### SET TASK:
Check every line of the material below for the string "caption", and return the ones that have it.

### Parts and joints as JSON:
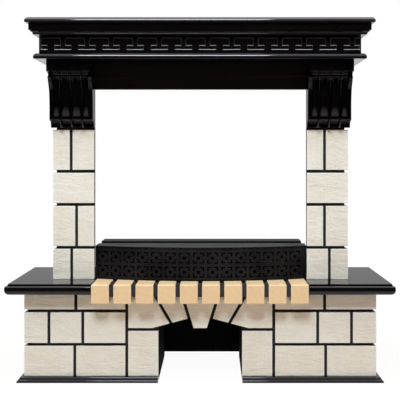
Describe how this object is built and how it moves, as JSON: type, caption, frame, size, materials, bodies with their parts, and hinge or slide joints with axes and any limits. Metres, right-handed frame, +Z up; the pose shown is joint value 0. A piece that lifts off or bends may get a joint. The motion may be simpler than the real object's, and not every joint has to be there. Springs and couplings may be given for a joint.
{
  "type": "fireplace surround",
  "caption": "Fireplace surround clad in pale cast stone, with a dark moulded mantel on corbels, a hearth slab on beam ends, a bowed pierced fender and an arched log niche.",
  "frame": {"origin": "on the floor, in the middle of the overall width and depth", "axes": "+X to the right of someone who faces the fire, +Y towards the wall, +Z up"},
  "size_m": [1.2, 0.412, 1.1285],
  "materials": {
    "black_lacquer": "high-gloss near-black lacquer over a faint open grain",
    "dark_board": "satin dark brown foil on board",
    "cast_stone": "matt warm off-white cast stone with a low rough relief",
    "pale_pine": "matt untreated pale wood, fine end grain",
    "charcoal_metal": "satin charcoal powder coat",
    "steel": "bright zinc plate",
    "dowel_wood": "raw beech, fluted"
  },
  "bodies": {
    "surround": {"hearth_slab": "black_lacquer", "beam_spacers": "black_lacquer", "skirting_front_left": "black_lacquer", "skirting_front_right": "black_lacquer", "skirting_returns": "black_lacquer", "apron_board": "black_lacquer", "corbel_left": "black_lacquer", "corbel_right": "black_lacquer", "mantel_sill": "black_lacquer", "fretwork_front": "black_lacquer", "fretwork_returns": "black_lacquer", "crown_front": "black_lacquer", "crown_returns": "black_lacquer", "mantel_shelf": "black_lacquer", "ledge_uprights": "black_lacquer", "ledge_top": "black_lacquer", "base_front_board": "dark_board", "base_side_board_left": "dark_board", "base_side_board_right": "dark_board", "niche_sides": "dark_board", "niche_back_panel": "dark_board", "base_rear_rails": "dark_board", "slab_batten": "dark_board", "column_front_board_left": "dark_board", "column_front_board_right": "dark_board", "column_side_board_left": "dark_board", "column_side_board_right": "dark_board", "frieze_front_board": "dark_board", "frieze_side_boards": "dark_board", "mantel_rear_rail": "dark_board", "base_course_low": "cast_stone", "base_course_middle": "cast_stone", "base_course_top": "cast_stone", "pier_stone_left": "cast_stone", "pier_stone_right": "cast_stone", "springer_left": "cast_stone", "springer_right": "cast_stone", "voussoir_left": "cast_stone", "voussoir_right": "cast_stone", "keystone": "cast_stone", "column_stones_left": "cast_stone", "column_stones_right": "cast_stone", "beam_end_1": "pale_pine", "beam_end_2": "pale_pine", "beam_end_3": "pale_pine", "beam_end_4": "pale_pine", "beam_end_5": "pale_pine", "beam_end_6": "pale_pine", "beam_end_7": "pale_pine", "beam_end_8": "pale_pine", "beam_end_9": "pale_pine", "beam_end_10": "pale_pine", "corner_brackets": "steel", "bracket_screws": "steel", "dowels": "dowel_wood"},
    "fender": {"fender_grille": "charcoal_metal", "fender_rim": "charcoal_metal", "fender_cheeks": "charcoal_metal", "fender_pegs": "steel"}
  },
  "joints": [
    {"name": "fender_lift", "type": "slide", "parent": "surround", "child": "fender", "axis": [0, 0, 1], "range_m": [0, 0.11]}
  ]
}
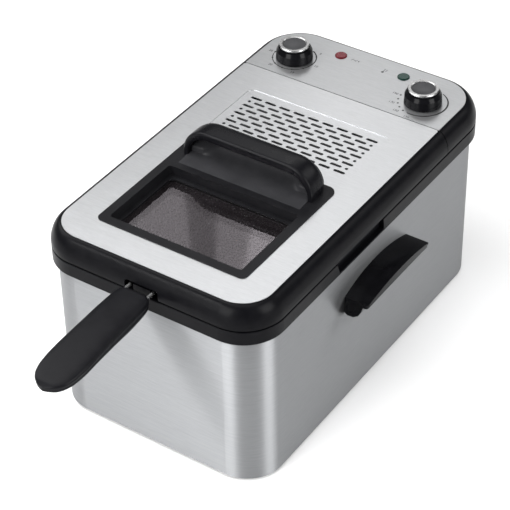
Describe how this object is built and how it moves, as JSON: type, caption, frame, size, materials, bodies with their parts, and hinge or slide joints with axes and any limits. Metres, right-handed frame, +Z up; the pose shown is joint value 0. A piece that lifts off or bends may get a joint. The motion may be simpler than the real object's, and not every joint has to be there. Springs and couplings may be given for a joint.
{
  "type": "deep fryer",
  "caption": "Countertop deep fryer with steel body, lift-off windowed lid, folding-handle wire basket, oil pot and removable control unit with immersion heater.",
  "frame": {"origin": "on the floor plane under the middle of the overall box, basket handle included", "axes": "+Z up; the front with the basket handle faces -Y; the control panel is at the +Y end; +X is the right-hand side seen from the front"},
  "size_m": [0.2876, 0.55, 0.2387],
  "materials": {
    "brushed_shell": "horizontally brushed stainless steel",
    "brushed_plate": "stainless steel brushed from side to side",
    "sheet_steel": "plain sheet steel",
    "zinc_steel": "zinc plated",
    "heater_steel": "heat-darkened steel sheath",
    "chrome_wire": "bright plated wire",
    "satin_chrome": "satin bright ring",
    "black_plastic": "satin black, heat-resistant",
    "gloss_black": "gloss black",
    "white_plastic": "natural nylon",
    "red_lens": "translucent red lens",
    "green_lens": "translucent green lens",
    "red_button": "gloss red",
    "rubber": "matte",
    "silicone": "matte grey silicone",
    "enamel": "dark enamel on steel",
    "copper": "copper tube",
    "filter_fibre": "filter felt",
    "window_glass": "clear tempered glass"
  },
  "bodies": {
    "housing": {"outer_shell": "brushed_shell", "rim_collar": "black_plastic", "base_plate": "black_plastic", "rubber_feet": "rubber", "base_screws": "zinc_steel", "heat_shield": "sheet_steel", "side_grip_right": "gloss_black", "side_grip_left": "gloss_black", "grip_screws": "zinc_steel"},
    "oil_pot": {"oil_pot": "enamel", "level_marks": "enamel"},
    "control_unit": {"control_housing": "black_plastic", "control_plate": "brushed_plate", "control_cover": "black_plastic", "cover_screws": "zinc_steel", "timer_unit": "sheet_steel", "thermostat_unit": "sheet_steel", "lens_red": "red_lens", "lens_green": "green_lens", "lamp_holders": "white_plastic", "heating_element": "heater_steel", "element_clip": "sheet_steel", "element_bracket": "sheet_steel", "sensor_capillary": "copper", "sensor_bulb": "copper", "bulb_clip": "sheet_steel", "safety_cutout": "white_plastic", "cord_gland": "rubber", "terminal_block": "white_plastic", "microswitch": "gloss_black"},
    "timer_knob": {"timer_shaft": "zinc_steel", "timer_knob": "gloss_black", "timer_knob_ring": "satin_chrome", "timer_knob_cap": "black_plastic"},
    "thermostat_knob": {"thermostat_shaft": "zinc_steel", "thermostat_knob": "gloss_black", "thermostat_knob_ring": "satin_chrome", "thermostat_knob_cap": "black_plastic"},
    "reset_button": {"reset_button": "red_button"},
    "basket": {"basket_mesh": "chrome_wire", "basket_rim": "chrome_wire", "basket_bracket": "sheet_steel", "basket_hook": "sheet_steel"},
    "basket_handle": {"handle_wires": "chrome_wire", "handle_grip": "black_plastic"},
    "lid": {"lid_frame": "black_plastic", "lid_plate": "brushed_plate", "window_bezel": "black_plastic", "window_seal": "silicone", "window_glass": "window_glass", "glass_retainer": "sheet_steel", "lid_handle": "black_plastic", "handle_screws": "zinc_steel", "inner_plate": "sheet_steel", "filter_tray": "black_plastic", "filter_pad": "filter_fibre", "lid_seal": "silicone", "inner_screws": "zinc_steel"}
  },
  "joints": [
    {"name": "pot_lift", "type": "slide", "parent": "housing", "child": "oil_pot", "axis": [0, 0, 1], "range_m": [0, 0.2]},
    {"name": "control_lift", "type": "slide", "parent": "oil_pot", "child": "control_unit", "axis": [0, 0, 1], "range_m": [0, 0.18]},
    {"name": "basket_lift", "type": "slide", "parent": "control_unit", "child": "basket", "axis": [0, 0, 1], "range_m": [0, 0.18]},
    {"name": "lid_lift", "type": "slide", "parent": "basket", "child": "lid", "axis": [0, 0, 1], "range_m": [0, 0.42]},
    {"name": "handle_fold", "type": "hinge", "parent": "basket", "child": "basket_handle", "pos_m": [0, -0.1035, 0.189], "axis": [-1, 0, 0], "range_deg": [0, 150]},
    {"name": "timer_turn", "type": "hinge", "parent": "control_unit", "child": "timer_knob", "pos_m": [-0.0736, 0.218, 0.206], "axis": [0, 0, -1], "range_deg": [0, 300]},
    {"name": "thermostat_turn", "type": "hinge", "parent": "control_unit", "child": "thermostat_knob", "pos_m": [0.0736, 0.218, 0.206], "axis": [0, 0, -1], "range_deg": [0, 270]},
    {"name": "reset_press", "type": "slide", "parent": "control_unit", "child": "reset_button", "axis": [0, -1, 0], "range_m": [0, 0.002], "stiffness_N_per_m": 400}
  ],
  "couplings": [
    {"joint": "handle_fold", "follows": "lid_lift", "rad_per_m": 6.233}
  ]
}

### RESULT OF THIS TASK:
Describe how this object is built and how it moves, as JSON: type, caption, frame, size, materials, bodies with their parts, and hinge or slide joints with axes and any limits. Metres, right-handed frame, +Z up; the pose shown is joint value 0. A piece that lifts off or bends may get a joint. The motion may be simpler than the real object's, and not every joint has to be there. Springs and couplings may be given for a joint.
  "caption": "Fireplace surround clad in pale cast stone, with a dark moulded mantel on corbels, a hearth slab on beam ends, a bowed pierced fender and an arched log niche.",
Describe how this object is built and how it moves, as JSON: type, caption, frame, size, materials, bodies with their parts, and hinge or slide joints with axes and any limits. Metres, right-handed frame, +Z up; the pose shown is joint value 0. A piece that lifts off or bends may get a joint. The motion may be simpler than the real object's, and not every joint has to be there. Springs and couplings may be given for a joint.
  "caption": "Countertop deep fryer with steel body, lift-off windowed lid, folding-handle wire basket, oil pot and removable control unit with immersion heater.",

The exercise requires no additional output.